The 1-day time decay model is better for businesses with very short sale cycles, while the 7-day model is better for companies that require a longer customer journey before purchase. For example, a t-shirt brand may use a 1-day time decay model, because the typical path to conversion takes around 4-5 days, which is very short. On the other hand, a mattress company requires more consideration from the customer and thus has a longer path to conversion, so this business may want to extend their time decay model to seven days.
Customization
Some advertisers like to customize and create their own attribution models. For example, in Google Analytics you can write your own formula or custom model based on keywords, type of interaction, traffic source, etc. Attribution comes in all different shapes and sizes, so it’s common for some businesses to create and define their own models that align with their needs, strategy, and objectives.
How to Avoid Common Mistakes
Finding the right attribution model can be fraught with mistakes, especially if you are unclear on campaign objectives or using an attribution model that may not be the best fit for your business. In order to combat these mistakes, it’s important to have clear KPIs for every campaign and test different attribution models until you find one that most accurately aligns with your overarching business goals. Here are three other mistakes that can also lead your attribution model astray during this process.

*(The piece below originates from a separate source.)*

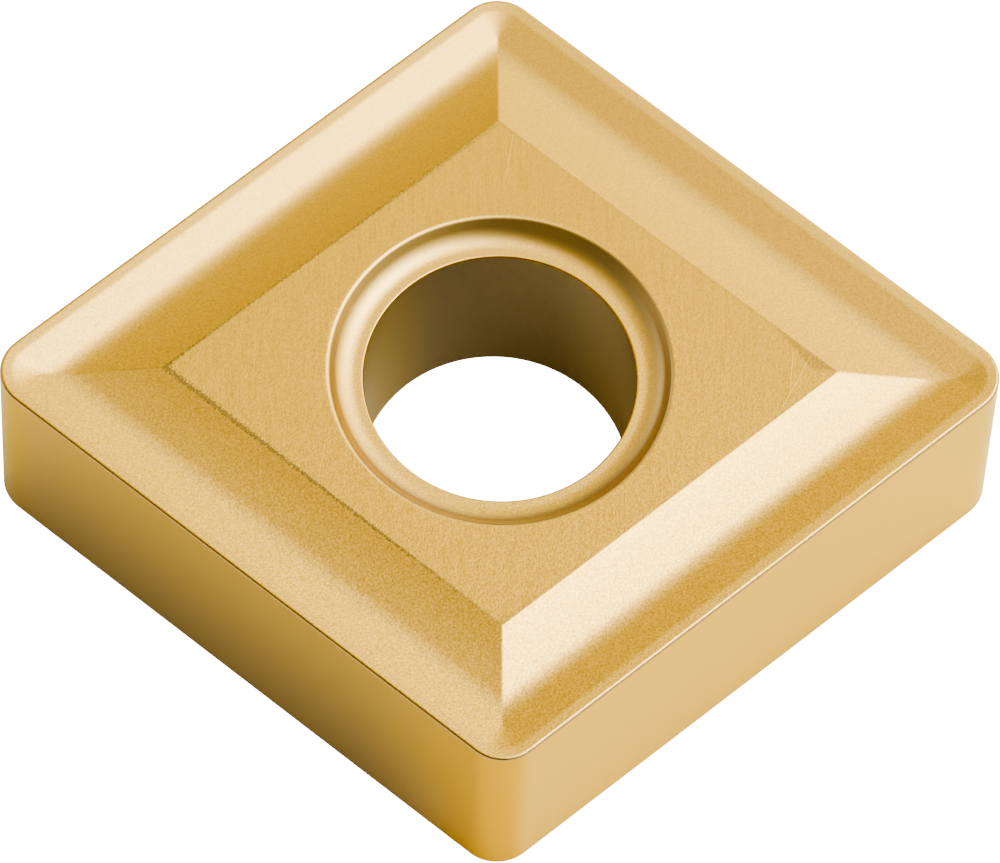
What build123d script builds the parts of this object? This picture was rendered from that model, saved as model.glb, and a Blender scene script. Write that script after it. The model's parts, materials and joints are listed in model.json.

Failing to use a large data set
Your data set needs to capture all the touchpoints your customers make in order to get a full understanding of your buyer journey and marketing funnel. Limiting your model to a small data set will only get you halfway there. We would recommend digging into as many reports as possible in order to develop a clear picture of how your marketing channels are contributing to conversions.
Using a “one size fits all” approach
Your business is different from the business across the street. Your industry is different from all other industries. So it goes without saying that using the same approach won’t work for all industries or all businesses. Many companies use the more traditional last click model, thinking it will make things simple, but it actually underestimates the value and impact of channels that introduce customers to your product or service. The last click model does work for some businesses, but it should not be the default. In fact, we believe that there is no such thing as a default attribution model. This is why you must do your homework first and investigate multiple attribution models in order to figure out which one may be the best fit for your business.
Irregular monitoring
You can’t take any days off when it comes to analyzing your marketing strategy and funnel. To get the most effective snapshot of how buyers are interacting with your business, you need to continuously monitor the customer journey, from the first impression to final sale. Only focusing on one aspect, or failing to monitor the full-time window, will be counterproductive.